Расписание и маршрут поездок согласовали быстро. Отпуск получался насыщенным — посещение шахт, заводов, кооперативов. От себя Тито добавил еще визиты в столицы всех союзных республик, иначе там кто-то может на него обидеться. В результате на пляжи времени почти не осталось.
Набираться югославского опыта отец решил не один, пригласил к себе в компанию секретарей наиболее авторитетных обкомов, Московского и Ленинградского Николая Егорычева и Василия Толстикова и секретаря ЦК, ответственного за социалистические страны, Юрия Андропова. Позвал он их с дальним прицелом. В Москве к югославам многие продолжали относиться с подозрением. Если по возвращении домой речь зайдет о применении югославского опыта, отец предпочитал сражаться с оппонентами не в одиночестве. И вообще, в таком «скользком» деле хорошо иметь при себе свидетелей.
В Белграде отца встречал почетный караул, в ответ он произнес несколько приветственных слов, затем прошла церемония возложения венков к могиле Неизвестного солдата. В выступлениях Хрущева иностранные агентства особо отметили его слова о том, что «Советский Союз готов сделать шаг к дальнейшей демократизации своего общества». Отец имел в виду проект новой Конституции, работа над которой вступила в завершающую фазу.
Вкратце опишу, как «отдыхал» отец.
21 августа, на следующий день по прилете, отец, и мы все вместе с ним, едем на тракторостроительный завод в пригороде Белграда Раковице. Там он долго разговаривает с директором, председателем Рабочего совета и заводчанами.
22 августа отец в столице Македонии Скопье, ее недавно разрушило сильное землетрясение, город лежит в развалинах. Разбирать их помогают советские саперы. Они прибыли в Скопье из Венгрии.
23 августа отец перелетает в Цетинье — столицу Черногории, это, как и в Македонии — дань вежливости.

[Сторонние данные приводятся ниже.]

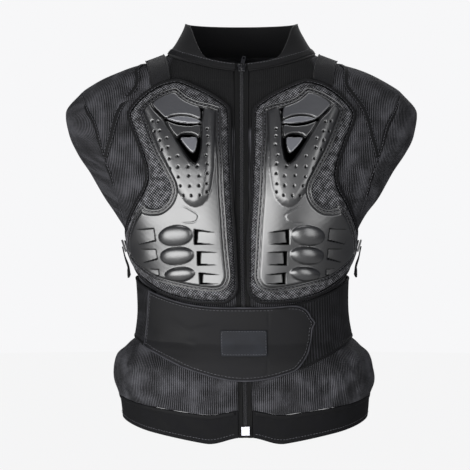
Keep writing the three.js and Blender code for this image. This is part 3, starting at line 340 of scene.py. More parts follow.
def even_path(points, step, closed=False):
    """The same path with points at an even distance."""
    points = np.asarray(points, float)
    if closed:
        points = np.vstack([points, points[:1]])
    lengths = np.concatenate([[0], np.cumsum(np.linalg.norm(np.diff(points[:, :3], axis=0), axis=1))])
    count = max(int(round(lengths[-1] / step)), 3)
    at = np.linspace(0, lengths[-1], count + 1)
    even = np.stack([np.interp(at, lengths, points[:, axis]) for axis in range(points.shape[1])], axis=1)
    return even[:-1] if closed else even


# Meshes

def flat_points(bm):
    bm.verts.ensure_lookup_table()
    return np.array([vert.co[:] for vert in bm.verts])


def set_points(bm, points):
    for vert, point in zip(bm.verts, points):
        vert.co = point


def enter(name, mesh, material, replaces=(), wall=0.0):
    """Puts a mesh into the scene as a smooth piece of the vest, with a wall behind it where one is given."""
    mesh.polygons.foreach_set("use_smooth", np.ones(len(mesh.polygons), bool))
    mesh.materials.append(material)
    mesh.update()
    made = bpy.data.objects.new(name, mesh)
    bpy.context.scene.collection.objects.link(made)
    if wall:
        solid = made.modifiers.new("wall", "SOLIDIFY")
        solid.thickness, solid.offset, solid.use_even_offset = wall, -1, False
    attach(made, VEST)
    if replaces:
        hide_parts(*replaces)
    return made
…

24 августа он весь день проводит у кораблестроителей в Сплите (Далмация), а вечером переправляется катером из соседнего Дубровника на остров Бриони. Здесь мы проводим четыре дня, отец — в разговорах с Тито, а все остальные блаженствуют на пляже, плещутся в непривычно соленом Средиземном море. Купание прерывается экскурсией на президентской яхте вдоль Истрийского побережья с посещением древнеримского амфитеатра и курорта «Золотые скалы».